The harvest of eucalyptus forest on Poronui in recent months has created a bit of chaos for many of the resident sika. There is significant behavioral change as deer re-adjust to their changing landscape and this has been reflected in the recent movement patterns of the radio collared stags. The removal of the eucalyptus, which has not performed well in Poronui’ s harsh climate, does however provide opportunity to design a land use plan that optimizes habitat for both deer and hunters. The intention is to replant extensive areas in alternative species such as manuka, which has the added benefit of generating highly valued honey.

Stags are now mobbed up again, having lost all the aggression they show towards each other during the ten week ‘roar’ period.

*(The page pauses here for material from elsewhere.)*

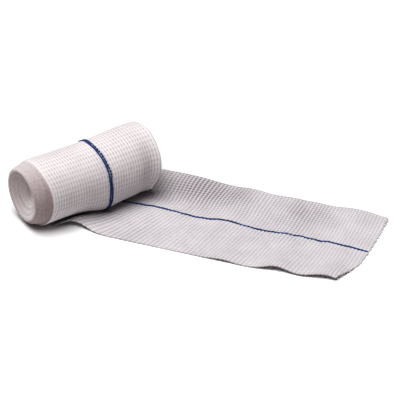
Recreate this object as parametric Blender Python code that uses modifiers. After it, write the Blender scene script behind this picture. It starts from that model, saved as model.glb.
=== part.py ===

June is an important month for sika stags. They feed longer and can be seen out later in the morning and/or earlier in the afternoon. They also seem to lose much of their caution as feeding becomes the priority. “Green Hill” still remains a key feed focus as stags attempt to regain body condition for the winter

The extensive loss of the forest cover on the south side of Green Hill, in the Poplar Track/Kaimanawa Road area, has pushed stags that usually utilise this warm sheltered basin to new areas. The remaining eucalyptus and manuka forest on the lower terraces of the Taharua River trench, underneath Green Hill, has become a very important alternative for many stags.

The collared stag sample has now been reduced to just five out of the original 15 collared animals. This is disappointing, but does highlight the perilous nature of life for a healthy, well grown sika stag. Monitoring over winter will focus on where the stags find daytime shelter now that so many traditional forested areas have been clear felled. Based on the sign, the herd is still making significant use of the open areas, albeit under cover of darkness. What will be most interesting is to see where they go for daytime and poor weather cover.